Но какое отношение к спасению как таковому имеет всё вышесказанное? Не приблизимся ли мы к этому, если внимательнее вслушаемся в само слово вопрошания, выманив своей внимающей решимостью сокрытый в нём смысл? Спросим так: что есть отношение? Не есть ли оно прежде всего и по преимуществу от-ношение, а именно: то, что выносит себя, обнаруживая, и несёт «от-» и «к-»? Что же несёт себя здесь и куда помимо пресловутой «интенциональности»? Не сказ ли спасения, и не к нам ли? А нам, что нужно нам для того, чтобы, следуя-за, опознать за-являемое? Что же предлагается здесь? Уж не спасение ли? Так понятая речь извращает суть изречения. Изрекается: спасение. Исследовать изречение — было сказано — значит следовать из речения. И следовать ответственно, то есть, вступая в отношение.
Но не ходим ли мы всё время вокруг да около, вместо того, чтобы сразу и со всей прямотой заявить о путях достижения спасения? Достигают ли его вообще, и если да, тогда как именно? — не об этом ли в первую очередь следует говорить там, где затеян разговор о спасении? Что это такое вообще — спасение? Спросим — вместе с Мыслителем — иначе: не есть ли спасение прежде всего там, где есть опасность? А опасность — разве она то и там, где и перед чем мы пасуем? Уж не правы ли те, кто сетует на то, что мы слишком много думаем, вместо того, чтобы, наоборот, без излишнего мудрствования принимать все так, как оно есть, не лукавя в простоте сердечной? Так значит, мы слишком много думаем? Но значит ли это, что мы ещё и задумываемся? В том смысле, что ум наш, вступая в ответственное отношение с думаемым, с тем, что его, ум, призывает, следует ненавязчиво за, а не диктует с уверенностью ментора: человек есть мера всех вещей? Вмещает ли наше мышление подобный опыт ответственного думания, указуя на которое можно было бы заявить: человек есть существо ответственное? Как мы вообще мыслим? И что, наконец, зовётся мышлением?
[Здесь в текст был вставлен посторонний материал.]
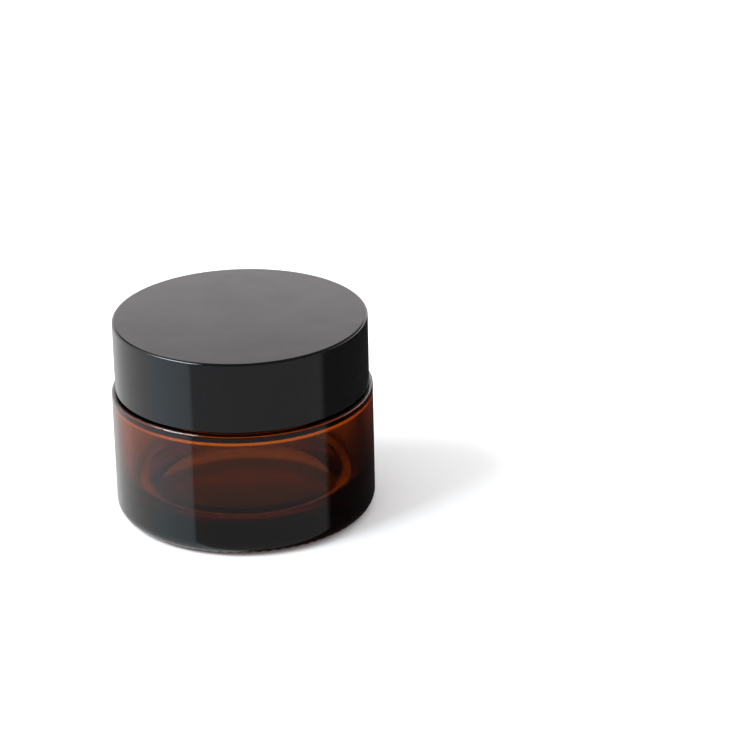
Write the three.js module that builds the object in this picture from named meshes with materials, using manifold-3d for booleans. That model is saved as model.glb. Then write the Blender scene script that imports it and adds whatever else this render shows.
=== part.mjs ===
// Glass cream jar with a screw lid, modelled closed, in millimetres with +Z up.
//
// The origin is the centre of the base, on the plane the jar stands on, and Z is the axis of the jar, the neck
// and the lid. The jar is one piece of thick amber glass. The lid is a glossy cover over a threaded insert, and
// a foam liner lies loose in the insert's ceiling, kept in by a small bead, and seals on the jar's rim.

import * as THREE from 'three';
import { mergeVertices } from 'three/addons/utils/BufferGeometryUtils.js';
import Module from 'manifold-3d';

const wasm = await Module();
wasm.setup();

// Driving dimensions of the glass jar.
const BODY_RADIUS = 31.5;
const WALL = 4;
const FLOOR_THICKNESS = 6;
const FLOOR_CORNER = 6.3;
const HEEL_ROUND = 3.8;
const FOOT_INNER_RADIUS = 25;
const PUSH_UP = 1.2;
const SHOULDER_HEIGHT = 31.6;
const SHOULDER_ROUND = 0.7;
const INNER_SHOULDER_HEIGHT = 28.6;
const INNER_SHOULDER_LEAD = 0.95;
const THROAT_RADIUS = 24.3;
const THROAT_HEIGHT = 30;
const THROAT_LEAD = 1.2;
const COLLAR_FOOT_RADIUS = 28.6;
const COLLAR_RADIUS = 27.8;
const COLLAR_HEIGHT = 33.5;
const COLLAR_LEAD = 0.45;
const NECK_RADIUS = 26.8;
const NECK_FOOT_HEIGHT = 36;
const NECK_FOOT_LEAD = 0.8;
const MOUTH_RADIUS = 23.1;
const MOUTH_FOOT_HEIGHT = 34.8;
const MOUTH_FOOT_LEAD = 0.85;
const RIM_HEIGHT = 45.9;
const RIM_ROUND = 1.2;

// Driving dimensions of the lid, and the gaps left between pieces.
const COVER_RADIUS = 30.65;
const COVER_WALL = 1.2;
const COVER_CEILING = 1;
const COVER_EDGE_ROUND = 0.6;
const COVER_LIP_ROUND = 0.3;
const INSERT_WALL = 0.8;
const INSERT_CEILING = 0.9;
const INSERT_RECESS = 1;
const LINER_THICKNESS = 1;
const LINER_RADIUS = 27.6;
const LINER_BEAD = 0.9;
const SHOULDER_GAP = 0.4;
const SIDE_GAP = 0.3;
const STACK_GAP = 0.2;

// Driving dimensions of the thread: six turns to the inch, right-handed. Angles are in degrees from +X,
// counter-clockwise from above. The jar's ridge starts high at the back right and falls clockwise.
const PITCH = 25.4 / 6;
const JAR_RIDGE = { depth: 1, root: 2, crest: 0.9, highAngle: 70, sweep: 352.5, highZ: 43.2 };
const LID_RIDGE = { depth: 1.2, root: 1.6, crest: 0.7, highAngle: 30, sweep: 502.5 };
const FLANK_GAP = 0.3;
const RIDGE_SINK = 0.4;
const RIDGE_RUN = 20;
const RIDGE_STEP = 7.5;

// How finely curves are divided.
const SIDES = 48;
const CORNER_STEPS = 2;

// Heights and radii that follow from the driving dimensions.
const LINER_BOTTOM = RIM_HEIGHT + STACK_GAP;
const INSERT_CEILING_BOTTOM = LINER_BOTTOM + LINER_THICKNESS + STACK_GAP;
const INSERT_TOP = INSERT_CEILING_BOTTOM + INSERT_CEILING;
const COVER_CEILING_BOTTOM = INSERT_TOP + STACK_GAP;
const COVER_TOP = COVER_CEILING_BOTTOM + COVER_CEILING;
const COVER_BOTTOM = SHOULDER_HEIGHT + SHOULDER_GAP;
const COVER_INNER_RADIUS = COVER_RADIUS - COVER_WALL;
const INSERT_OUTER_RADIUS = COVER_INNER_RADIUS - SIDE_GAP;
const INSERT_INNER_RADIUS = INSERT_OUTER_RADIUS - INSERT_WALL;

const RIGHT = 0;
const UP = Math.PI / 2;
const LEFT = Math.PI;
const DOWN = -Math.PI / 2;

const GLASS = new THREE.MeshStandardMaterial({
  name: 'amber glass', color: 0x5a2c10, roughness: 0.05, metalness: 0, transparent: true, opacity: 0.75,
});
const GLOSSY_BLACK = new THREE.MeshStandardMaterial({
  name: 'glossy black plastic', color: 0x101012, roughness: 0.12, metalness: 0,
});
const SATIN_BLACK = new THREE.MeshStandardMaterial({
  name: 'satin black plastic', color: 0x1a1a1c, roughness: 0.45, metalness: 0,
});
const WHITE_FOAM = new THREE.MeshStandardMaterial({
  name: 'white liner foam', color: 0xe9e7e1, roughness: 0.85, metalness: 0,
});

/** A solid of revolution about Z. The outline's x is radius and its y is height, with material on its left. */
function revolve(outline) {
  return new THREE.LatheGeometry(outline.getPoints(CORNER_STEPS), SIDES).rotateX(Math.PI / 2);
}

/** The same body as a manifold-3d solid, for joining. */
function toSolid(geometry) {
  const bare = geometry.clone();
  bare.deleteAttribute('normal');
  bare.deleteAttribute('uv');
  const merged = mergeVertices(bare, 1e-4);
  const corners = [];
  for (let i = 0; i < merged.index.count; i += 3) {
    const [a, b, c] = [0, 1, 2].map((k) => merged.index.getX(i + k));
    if (a !== b && b !== c && c !== a) corners.push(a, b, c);
  }
  return new wasm.Manifold(new wasm.Mesh({
    numProp: 3,
    vertProperties: new Float32Array(merged.attributes.position.array),
    triVerts: new Uint32Array(corners),
  }));
}

/** A manifold-3d solid as a geometry again. */
function toGeometry(solid) {
  const mesh = solid.getMesh();
  const geometry = new THREE.BufferGeometry();
  geometry.setAttribute('position', new THREE.BufferAttribute(new Float32Array(mesh.vertProperties), 3));
  geometry.setIndex(new THREE.BufferAttribute(new Uint32Array(mesh.triVerts), 1));
  geometry.computeVertexNormals();
  return geometry;
}

/**
 * One screw ridge: a long box bent along the helix, its root sunk in the wall at wallRadius. side is 1 where the
 * ridge stands out from the wall and -1 where it stands in. The ridge runs out to nothing over its first and
 * last RIDGE_RUN degrees.
 */
function screwRidge({ depth, root, crest, highAngle, sweep, highZ }, wallRadius, side) {
  const geometry = new THREE.BoxGeometry(1, 1, 1, 1, 1, Math.round(sweep / RIDGE_STEP));
  const corners = geometry.attributes.position;
  for (let i = 0; i < corners.count; i += 1) {
    const isCrest = corners.getX(i) > 0;
    const along = side > 0 ? 0.5 + corners.getZ(i) : 0.5 - corners.getZ(i);
    const fallen = along * sweep;
    const swell = Math.min(1, fallen / RIDGE_RUN, (sweep - fallen) / RIDGE_RUN);
    const height = isCrest ? depth * (0.1 + 0.9 * swell) : -RIDGE_SINK;
    const width = (isCrest ? crest : root) * (0.5 + 0.5 * swell);
    const radius = wallRadius + side * height;
    const angle = THREE.MathUtils.degToRad(highAngle - fallen);
    const z = highZ - PITCH * fallen / 360 + corners.getY(i) * width;
    corners.setXYZ(i, radius * Math.cos(angle), radius * Math.sin(angle), z);
  }
  return geometry;
}

/** Height of the jar's ridge, or of the helix it lies on, at an angle below its high end's. */
function jarRidgeHeight(angle) {
  return JAR_RIDGE.highZ - PITCH * (JAR_RIDGE.highAngle - angle) / 360;
}

/** The lid's ridge lies under the jar's, flank to flank with a small gap, and is longer. */
function lidRidge() {
  const meanWidth = (JAR_RIDGE.root + JAR_RIDGE.crest + LID_RIDGE.root + LID_RIDGE.crest) / 4;
  return { ...LID_RIDGE, highZ: jarRidgeHeight(LID_RIDGE.highAngle) - meanWidth - FLANK_GAP };
}

/** Takes an outline to a corner and round it towards the next, on a curve that starts and ends lead away. */
function turnCorner(outline, corner, next, lead) {
  const before = outline.currentPoint.clone().sub(corner).setLength(lead).add(corner);
  const after = next.clone().sub(corner).setLength(lead).add(corner);
  outline.lineTo(before.x, before.y);
  outline.quadraticCurveTo(corner.x, corner.y, after.x, after.y);
}

/**
 * Underside, outside, rim, inside and floor of the jar, from the axis round to the axis. The collar's side leans
 * in, the neck flares to meet it, and inside the neck widens to a throat above the steep inner shoulder.
 */
function jarOutline() {
  const innerRadius = BODY_RADIUS - WALL;
  const collar = new THREE.Vector2(COLLAR_RADIUS, COLLAR_HEIGHT);
  const neckFoot = new THREE.Vector2(NECK_RADIUS, NECK_FOOT_HEIGHT);
  const neckTop = new THREE.Vector2(NECK_RADIUS, RIM_HEIGHT);
  const mouthFoot = new THREE.Vector2(MOUTH_RADIUS, MOUTH_FOOT_HEIGHT);
  const throat = new THREE.Vector2(THROAT_RADIUS, THROAT_HEIGHT);
  const innerShoulder = new THREE.Vector2(innerRadius, INNER_SHOULDER_HEIGHT);
  const innerFoot = new THREE.Vector2(innerRadius, FLOOR_THICKNESS);
  const outline = new THREE.Path();
  outline.moveTo(0, PUSH_UP);
  outline.quadraticCurveTo(FOOT_INNER_RADIUS * 0.7, PUSH_UP, FOOT_INNER_RADIUS, 0);
  outline.absarc(BODY_RADIUS - HEEL_ROUND, HEEL_ROUND, HEEL_ROUND, DOWN, RIGHT);
  outline.absarc(BODY_RADIUS - SHOULDER_ROUND, SHOULDER_HEIGHT - SHOULDER_ROUND, SHOULDER_ROUND, RIGHT, UP);
  outline.lineTo(COLLAR_FOOT_RADIUS, SHOULDER_HEIGHT);
  turnCorner(outline, collar, neckFoot, COLLAR_LEAD);
  turnCorner(outline, neckFoot, neckTop, NECK_FOOT_LEAD);
  outline.absarc(NECK_RADIUS - RIM_ROUND, RIM_HEIGHT - RIM_ROUND, RIM_ROUND, RIGHT, UP);
  outline.absarc(MOUTH_RADIUS + RIM_ROUND, RIM_HEIGHT - RIM_ROUND, RIM_ROUND, UP, LEFT);
  turnCorner(outline, mouthFoot, throat, MOUTH_FOOT_LEAD);
  turnCorner(outline, throat, innerShoulder, THROAT_LEAD);
  turnCorner(outline, innerShoulder, innerFoot, INNER_SHOULDER_LEAD);
  outline.absarc(innerRadius - FLOOR_CORNER, FLOOR_THICKNESS + FLOOR_CORNER, FLOOR_CORNER, RIGHT, DOWN, true);
  outline.lineTo(0, FLOOR_THICKNESS);
  return outline;
}

function glassJar() {
  const ridge = toSolid(screwRidge(JAR_RIDGE, NECK_RADIUS, 1));
  return toGeometry(toSolid(revolve(jarOutline())).add(ridge));
}

/** A plain cup, open downwards, with rounded outer edges. */
function lidCover() {
  const outline = new THREE.Path();
  outline.moveTo(0, COVER_CEILING_BOTTOM);
  outline.lineTo(COVER_INNER_RADIUS, COVER_CEILING_BOTTOM);
  outline.lineTo(COVER_INNER_RADIUS, COVER_BOTTOM);
  outline.absarc(COVER_RADIUS - COVER_LIP_ROUND, COVER_BOTTOM + COVER_LIP_ROUND, COVER_LIP_ROUND, DOWN, RIGHT);
  outline.absarc(COVER_RADIUS - COVER_EDGE_ROUND, COVER_TOP - COVER_EDGE_ROUND, COVER_EDGE_ROUND, RIGHT, UP);
  outline.lineTo(0, COVER_TOP);
  return revolve(outline);
}

/** A thin cup inside the cover, with the bead that keeps the liner in and the ridge that takes the jar's. */
function lidInsert() {
  const beadRadius = INSERT_INNER_RADIUS - LINER_BEAD;
  const outline = new THREE.Path();
  outline.moveTo(0, INSERT_CEILING_BOTTOM);
  outline.lineTo(INSERT_INNER_RADIUS, INSERT_CEILING_BOTTOM);
  outline.lineTo(INSERT_INNER_RADIUS, RIM_HEIGHT);
  outline.lineTo(beadRadius, RIM_HEIGHT - LINER_BEAD / 3);
  outline.lineTo(INSERT_INNER_RADIUS, RIM_HEIGHT - LINER_BEAD);
  outline.lineTo(INSERT_INNER_RADIUS, COVER_BOTTOM + INSERT_RECESS);
  outline.lineTo(INSERT_OUTER_RADIUS, COVER_BOTTOM + INSERT_RECESS);
  outline.lineTo(INSERT_OUTER_RADIUS, INSERT_TOP);
  outline.lineTo(0, INSERT_TOP);
  const ridge = toSolid(screwRidge(lidRidge(), INSERT_INNER_RADIUS, -1));
  return toGeometry(toSolid(revolve(outline)).add(ridge));
}

function lidLiner() {
  const outline = new THREE.Path();
  outline.moveTo(0, LINER_BOTTOM);
  outline.lineTo(LINER_RADIUS, LINER_BOTTOM);
  outline.lineTo(LINER_RADIUS, LINER_BOTTOM + LINER_THICKNESS);
  outline.lineTo(0, LINER_BOTTOM + LINER_THICKNESS);
  return revolve(outline);
}

/** A named mesh of the jar. */
function piece(name, geometry, material) {
  const mesh = new THREE.Mesh(geometry, material);
  mesh.name = name;
  return mesh;
}

const lid = new THREE.Group();
lid.add(
  piece('lid_cover', lidCover(), GLOSSY_BLACK),
  piece('lid_insert', lidInsert(), SATIN_BLACK),
  piece('lid_liner', lidLiner(), WHITE_FOAM),
);

const creamJar = new THREE.Group();
creamJar.name = 'cream_jar';
creamJar.add(piece('glass_jar', glassJar(), GLASS), lid);

export default creamJar;
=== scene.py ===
"""Looks of a glass cream jar with a screw lid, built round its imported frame.

The jar, the lid's shell, its threaded cup and its seal are each one closed surface: an outline turned about
Z, with the thread, the foot's knurling and the seal's dent worked into the same grid. Sizes are in
millimetres and are scaled to metres when a mesh is made.
"""

import logging
import math
from collections.abc import Callable, Sequence
from dataclasses import dataclass, field
from enum import Enum

import bpy
import numpy as np
from mathutils import Matrix, Vector


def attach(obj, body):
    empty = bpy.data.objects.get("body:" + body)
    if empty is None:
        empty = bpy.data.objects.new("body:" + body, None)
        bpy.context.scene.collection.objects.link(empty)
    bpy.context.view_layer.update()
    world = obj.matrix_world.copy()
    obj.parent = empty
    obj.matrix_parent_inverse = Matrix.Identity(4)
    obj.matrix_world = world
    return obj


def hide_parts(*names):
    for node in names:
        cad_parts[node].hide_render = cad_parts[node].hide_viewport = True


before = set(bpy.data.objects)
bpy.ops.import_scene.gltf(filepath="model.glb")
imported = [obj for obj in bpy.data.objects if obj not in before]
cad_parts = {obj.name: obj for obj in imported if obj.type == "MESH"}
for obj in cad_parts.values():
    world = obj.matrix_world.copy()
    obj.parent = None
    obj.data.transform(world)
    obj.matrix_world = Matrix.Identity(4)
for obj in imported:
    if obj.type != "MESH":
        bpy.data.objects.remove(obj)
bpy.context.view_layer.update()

LOG = logging.getLogger("cream_jar")
MM = 0.001

Grid = np.ndarray
Relief = Callable[[Grid, Grid, Grid], tuple[Grid, Grid]]
Colour = tuple[float, float, float]

WHITE: Colour = (1.0, 1.0, 1.0)
BLACK: Colour = (0.0, 0.0, 0.0)


class Body(Enum):
    """The moving bodies of the frame."""

    JAR = "jar"
    LINER = "liner"
    LID = "lid"


class Slot(Enum):
    """Names of the material slots; nothing in the script uses them."""

    GLASS = "amber_glass"
    GLOSS = "lid_gloss"
    INSERT = "insert_plastic"
    FOAM = "liner_foam"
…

Последний вопрос уже был поставлен Мыслителем. Но так поставленный, привлек ли он наше внимание, а если привлек, то увлек ли туда и тем, откуда и (за)чем задавался? Мыслитель вопрошает: что зовётся мышлением — а слышите? — не что такое мышление, но что им, мышлением, зовётся, что вообще зовёт мышление? Но интересно и иное, а именно: то, о чём говорит Мыслитель, задавшись вопросом о том, что призывает мышление, могли бы сказать и говорили афонские старцы, подвизавшиеся в умном делании. Мыслитель свидетельствует: наше мышление ещё не достигло предназначенной лишь для него стихии, а именно потому, что требующее своего осмысления уклоняется от нас; то, что таким образом от нас скрывается и потому остаётся не помысленным, сами мы не в силах принудить явиться, даже в том благоприятном случае, когда мы уже отчётливо предуготовили мышлением путь для того, что утаивается от нас.
И в самом деле, чем больше мы прикладываем усилий к тому, чтобы достичь ускользающего, тем вернее оно удаляется, маня нас за собой. Не полагая же этих усилий, мы даже и не ведаем о потаённом, потому что уверены в том, что оно всегда при нас и в нашей власти. Что же это за потаённое? Мыслитель свидетельствует: то, что удаляется, обращается к человеку более сущностно, и, взыскуя, затребывает его глубже, нежели любое сущее, которое его касается и к которому он отнесён.
Так о чём же свидетельство мыслителя? Для того, чтобы окончательно прояснить смысл сказанного, укажем лишь на одно его недвусмысленное высказывание: только Бог ещё может нас спасти. Так не Его ли Имя так настойчиво искал он на всех путях своих, обращаясь к истокам мысли? И не потому ли, что прямое именование уклоняет от сути, он отклонил и всем нам известное — Спас?